(A block of data)
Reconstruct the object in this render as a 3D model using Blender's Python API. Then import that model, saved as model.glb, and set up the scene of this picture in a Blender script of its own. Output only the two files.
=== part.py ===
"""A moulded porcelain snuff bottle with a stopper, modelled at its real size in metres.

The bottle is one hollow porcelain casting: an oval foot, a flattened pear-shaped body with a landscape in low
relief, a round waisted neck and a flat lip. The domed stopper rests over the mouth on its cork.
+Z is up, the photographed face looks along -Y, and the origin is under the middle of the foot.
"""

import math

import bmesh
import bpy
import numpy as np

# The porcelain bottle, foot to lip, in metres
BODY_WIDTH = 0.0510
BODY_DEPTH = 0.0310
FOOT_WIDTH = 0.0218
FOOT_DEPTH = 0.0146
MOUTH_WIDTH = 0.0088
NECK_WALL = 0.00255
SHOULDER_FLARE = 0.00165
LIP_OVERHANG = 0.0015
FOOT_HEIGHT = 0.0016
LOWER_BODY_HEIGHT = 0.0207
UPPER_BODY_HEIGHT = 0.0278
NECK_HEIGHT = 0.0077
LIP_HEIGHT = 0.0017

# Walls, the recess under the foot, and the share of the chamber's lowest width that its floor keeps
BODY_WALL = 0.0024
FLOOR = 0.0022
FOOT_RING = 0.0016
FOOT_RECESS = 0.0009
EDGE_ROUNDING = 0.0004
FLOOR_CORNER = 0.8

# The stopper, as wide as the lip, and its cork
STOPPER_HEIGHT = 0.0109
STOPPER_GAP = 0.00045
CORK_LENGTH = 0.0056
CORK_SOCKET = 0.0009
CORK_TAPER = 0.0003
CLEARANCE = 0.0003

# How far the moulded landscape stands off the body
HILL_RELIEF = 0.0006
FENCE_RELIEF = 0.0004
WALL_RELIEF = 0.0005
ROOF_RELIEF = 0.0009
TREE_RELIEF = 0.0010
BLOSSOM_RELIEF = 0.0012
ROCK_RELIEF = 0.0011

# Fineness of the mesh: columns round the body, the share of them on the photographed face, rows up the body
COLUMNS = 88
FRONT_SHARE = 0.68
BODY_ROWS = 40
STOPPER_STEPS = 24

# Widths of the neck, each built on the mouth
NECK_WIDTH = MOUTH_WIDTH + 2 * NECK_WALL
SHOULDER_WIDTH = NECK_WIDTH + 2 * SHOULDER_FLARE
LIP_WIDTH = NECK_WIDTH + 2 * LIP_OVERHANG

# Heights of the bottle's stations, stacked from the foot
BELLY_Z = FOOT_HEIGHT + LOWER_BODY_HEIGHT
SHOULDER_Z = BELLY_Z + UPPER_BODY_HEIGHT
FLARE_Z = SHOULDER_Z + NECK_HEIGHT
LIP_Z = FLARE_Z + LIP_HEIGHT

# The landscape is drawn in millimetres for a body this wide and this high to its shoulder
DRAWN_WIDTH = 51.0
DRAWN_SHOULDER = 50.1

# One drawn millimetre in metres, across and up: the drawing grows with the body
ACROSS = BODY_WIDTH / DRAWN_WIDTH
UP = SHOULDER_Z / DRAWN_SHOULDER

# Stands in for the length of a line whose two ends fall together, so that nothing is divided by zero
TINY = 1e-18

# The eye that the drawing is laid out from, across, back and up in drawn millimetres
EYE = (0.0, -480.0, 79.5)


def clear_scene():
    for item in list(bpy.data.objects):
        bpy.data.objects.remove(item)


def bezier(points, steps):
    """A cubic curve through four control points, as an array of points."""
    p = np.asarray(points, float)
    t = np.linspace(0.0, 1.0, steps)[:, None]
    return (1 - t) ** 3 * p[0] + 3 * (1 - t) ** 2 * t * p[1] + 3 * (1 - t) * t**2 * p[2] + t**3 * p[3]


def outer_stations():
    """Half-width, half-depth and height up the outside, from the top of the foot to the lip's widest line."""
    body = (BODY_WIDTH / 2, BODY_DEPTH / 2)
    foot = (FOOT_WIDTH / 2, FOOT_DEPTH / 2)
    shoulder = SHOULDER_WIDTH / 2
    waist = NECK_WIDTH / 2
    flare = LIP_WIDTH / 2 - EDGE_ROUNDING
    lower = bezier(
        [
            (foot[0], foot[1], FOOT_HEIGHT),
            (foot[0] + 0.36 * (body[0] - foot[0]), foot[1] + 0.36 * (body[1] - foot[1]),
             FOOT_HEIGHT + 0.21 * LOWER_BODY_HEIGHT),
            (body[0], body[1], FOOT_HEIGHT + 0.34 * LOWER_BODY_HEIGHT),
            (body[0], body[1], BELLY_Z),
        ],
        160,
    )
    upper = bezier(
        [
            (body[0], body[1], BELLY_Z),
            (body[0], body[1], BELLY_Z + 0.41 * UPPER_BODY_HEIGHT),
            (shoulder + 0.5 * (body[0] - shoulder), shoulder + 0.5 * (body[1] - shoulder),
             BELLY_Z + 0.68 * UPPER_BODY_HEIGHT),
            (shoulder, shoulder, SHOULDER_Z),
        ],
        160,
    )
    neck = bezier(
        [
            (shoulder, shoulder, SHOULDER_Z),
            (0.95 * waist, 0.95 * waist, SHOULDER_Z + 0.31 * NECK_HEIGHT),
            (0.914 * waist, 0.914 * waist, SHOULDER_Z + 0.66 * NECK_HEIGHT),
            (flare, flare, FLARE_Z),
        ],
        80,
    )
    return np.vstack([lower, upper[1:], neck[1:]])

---

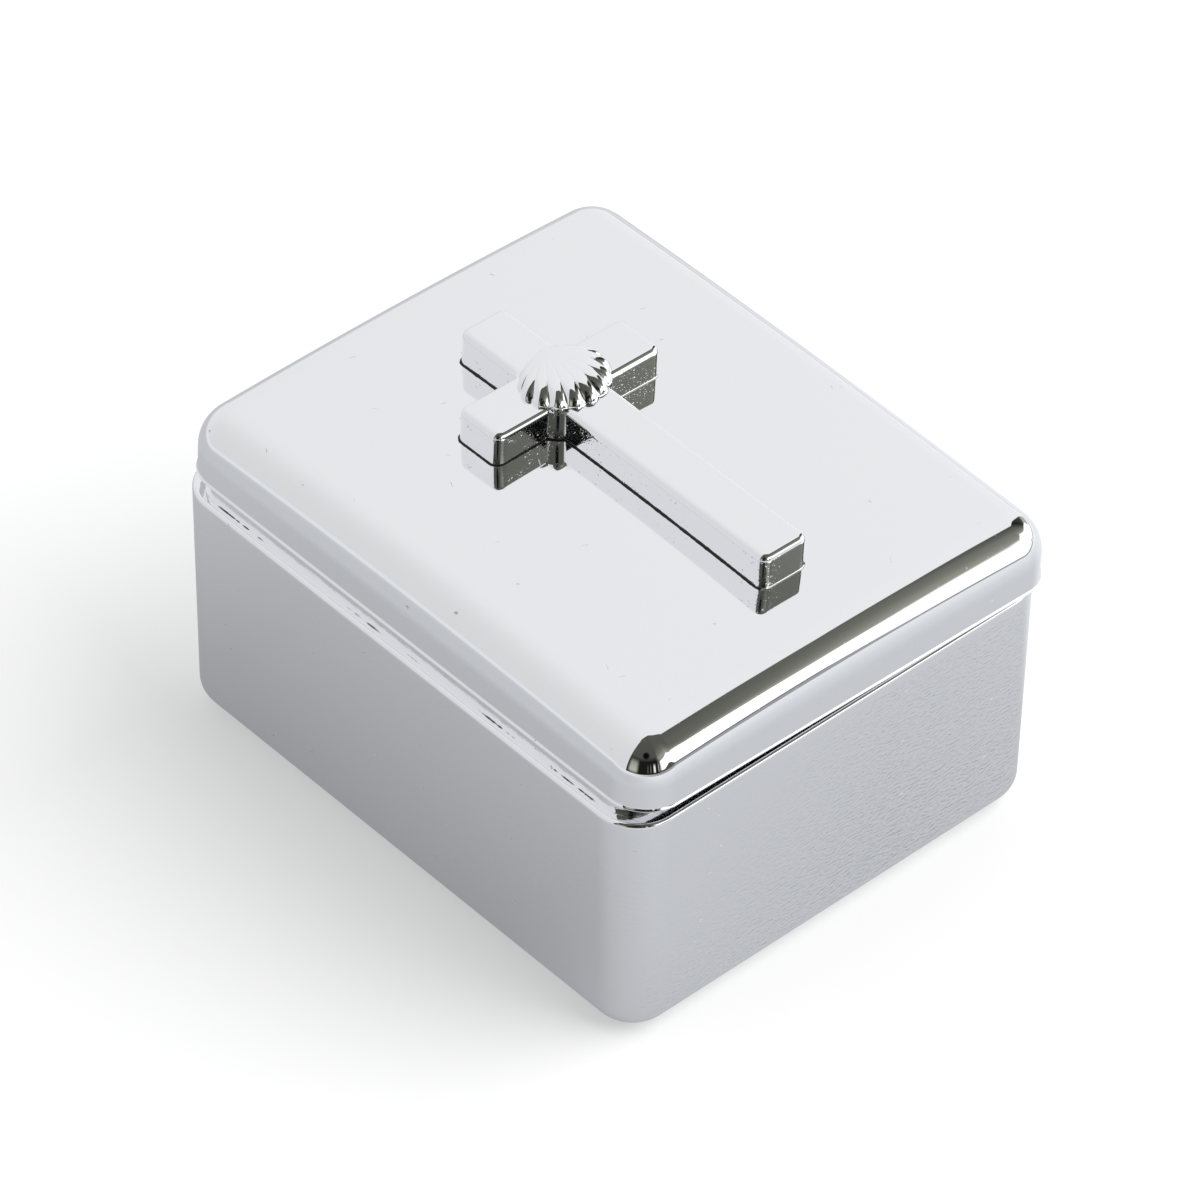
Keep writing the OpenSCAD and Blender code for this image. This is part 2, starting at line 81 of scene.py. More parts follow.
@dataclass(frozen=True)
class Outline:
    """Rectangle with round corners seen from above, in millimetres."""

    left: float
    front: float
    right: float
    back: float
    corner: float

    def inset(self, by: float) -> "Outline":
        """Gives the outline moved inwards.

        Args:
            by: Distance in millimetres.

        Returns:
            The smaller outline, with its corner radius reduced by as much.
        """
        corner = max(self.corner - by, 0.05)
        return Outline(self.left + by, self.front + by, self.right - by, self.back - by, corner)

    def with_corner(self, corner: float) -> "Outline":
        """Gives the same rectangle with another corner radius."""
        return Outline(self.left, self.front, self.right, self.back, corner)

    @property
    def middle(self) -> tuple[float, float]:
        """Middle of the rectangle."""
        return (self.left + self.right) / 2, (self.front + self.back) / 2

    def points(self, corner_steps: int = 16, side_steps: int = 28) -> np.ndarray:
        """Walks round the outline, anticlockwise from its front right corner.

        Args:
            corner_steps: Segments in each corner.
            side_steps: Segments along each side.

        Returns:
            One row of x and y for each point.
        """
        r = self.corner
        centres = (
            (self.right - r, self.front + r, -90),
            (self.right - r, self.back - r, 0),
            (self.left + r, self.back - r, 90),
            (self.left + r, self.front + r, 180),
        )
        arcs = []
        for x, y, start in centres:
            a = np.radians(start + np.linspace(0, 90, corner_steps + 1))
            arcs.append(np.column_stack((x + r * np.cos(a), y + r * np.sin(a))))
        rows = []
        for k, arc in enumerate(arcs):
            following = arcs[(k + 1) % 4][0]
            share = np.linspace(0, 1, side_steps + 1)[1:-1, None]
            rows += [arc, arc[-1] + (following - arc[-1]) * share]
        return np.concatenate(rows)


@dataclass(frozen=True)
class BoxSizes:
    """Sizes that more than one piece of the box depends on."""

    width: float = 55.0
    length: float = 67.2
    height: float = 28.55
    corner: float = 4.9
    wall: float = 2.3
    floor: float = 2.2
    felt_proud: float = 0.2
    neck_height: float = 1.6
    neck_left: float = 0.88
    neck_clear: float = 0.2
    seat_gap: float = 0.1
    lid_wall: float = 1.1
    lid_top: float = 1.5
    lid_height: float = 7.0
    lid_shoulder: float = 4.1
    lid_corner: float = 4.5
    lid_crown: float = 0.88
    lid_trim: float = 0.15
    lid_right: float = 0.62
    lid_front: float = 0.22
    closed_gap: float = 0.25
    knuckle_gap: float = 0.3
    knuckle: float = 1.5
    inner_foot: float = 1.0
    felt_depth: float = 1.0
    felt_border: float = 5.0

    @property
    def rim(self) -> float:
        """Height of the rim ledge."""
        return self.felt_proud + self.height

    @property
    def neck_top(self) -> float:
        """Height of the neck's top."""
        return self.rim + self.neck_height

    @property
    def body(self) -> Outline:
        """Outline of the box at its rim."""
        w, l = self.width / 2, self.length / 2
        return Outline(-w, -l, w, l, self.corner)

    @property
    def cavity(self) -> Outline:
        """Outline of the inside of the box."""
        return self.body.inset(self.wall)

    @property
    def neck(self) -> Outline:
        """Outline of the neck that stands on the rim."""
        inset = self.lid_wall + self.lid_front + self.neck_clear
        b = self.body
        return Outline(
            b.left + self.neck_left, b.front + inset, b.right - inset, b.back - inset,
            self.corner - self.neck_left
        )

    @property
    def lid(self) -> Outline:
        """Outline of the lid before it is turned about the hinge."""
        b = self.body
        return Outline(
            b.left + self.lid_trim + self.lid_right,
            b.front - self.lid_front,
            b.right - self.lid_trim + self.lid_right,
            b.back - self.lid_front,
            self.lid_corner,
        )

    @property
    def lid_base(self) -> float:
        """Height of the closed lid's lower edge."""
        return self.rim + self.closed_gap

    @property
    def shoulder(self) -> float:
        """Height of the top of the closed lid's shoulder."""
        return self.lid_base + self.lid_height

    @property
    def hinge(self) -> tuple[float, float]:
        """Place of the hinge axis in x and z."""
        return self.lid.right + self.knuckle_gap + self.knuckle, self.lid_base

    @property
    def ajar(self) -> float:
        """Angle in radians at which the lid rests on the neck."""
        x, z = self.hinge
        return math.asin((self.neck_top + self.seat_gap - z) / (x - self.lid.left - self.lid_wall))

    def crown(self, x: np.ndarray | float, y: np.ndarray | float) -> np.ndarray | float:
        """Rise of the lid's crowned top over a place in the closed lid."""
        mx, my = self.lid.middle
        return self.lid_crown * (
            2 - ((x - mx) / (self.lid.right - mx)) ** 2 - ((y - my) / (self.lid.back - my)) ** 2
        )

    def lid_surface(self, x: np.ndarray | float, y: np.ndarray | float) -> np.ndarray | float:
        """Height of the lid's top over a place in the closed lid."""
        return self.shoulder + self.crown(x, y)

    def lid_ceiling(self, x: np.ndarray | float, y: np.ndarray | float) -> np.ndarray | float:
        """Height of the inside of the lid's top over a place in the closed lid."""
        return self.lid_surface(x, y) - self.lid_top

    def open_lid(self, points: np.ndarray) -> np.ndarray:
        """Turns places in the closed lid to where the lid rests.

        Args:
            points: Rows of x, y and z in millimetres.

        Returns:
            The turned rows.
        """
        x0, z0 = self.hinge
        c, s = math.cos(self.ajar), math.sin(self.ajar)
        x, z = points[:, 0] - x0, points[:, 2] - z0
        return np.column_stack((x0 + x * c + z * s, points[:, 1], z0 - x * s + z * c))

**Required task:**
From the line with "Keep writing the" through the line with "side_steps: Segments along", set down every line exactly and nothing besides.

**Complete response:**
Keep writing the OpenSCAD and Blender code for this image. This is part 2, starting at line 81 of scene.py. More parts follow.
@dataclass(frozen=True)
class Outline:
    """Rectangle with round corners seen from above, in millimetres."""

    left: float
    front: float
    right: float
    back: float
    corner: float

    def inset(self, by: float) -> "Outline":
        """Gives the outline moved inwards.

        Args:
            by: Distance in millimetres.

        Returns:
            The smaller outline, with its corner radius reduced by as much.
        """
        corner = max(self.corner - by, 0.05)
        return Outline(self.left + by, self.front + by, self.right - by, self.back - by, corner)

    def with_corner(self, corner: float) -> "Outline":
        """Gives the same rectangle with another corner radius."""
        return Outline(self.left, self.front, self.right, self.back, corner)

    @property
    def middle(self) -> tuple[float, float]:
        """Middle of the rectangle."""
        return (self.left + self.right) / 2, (self.front + self.back) / 2

    def points(self, corner_steps: int = 16, side_steps: int = 28) -> np.ndarray:
        """Walks round the outline, anticlockwise from its front right corner.

        Args:
            corner_steps: Segments in each corner.
            side_steps: Segments along each side.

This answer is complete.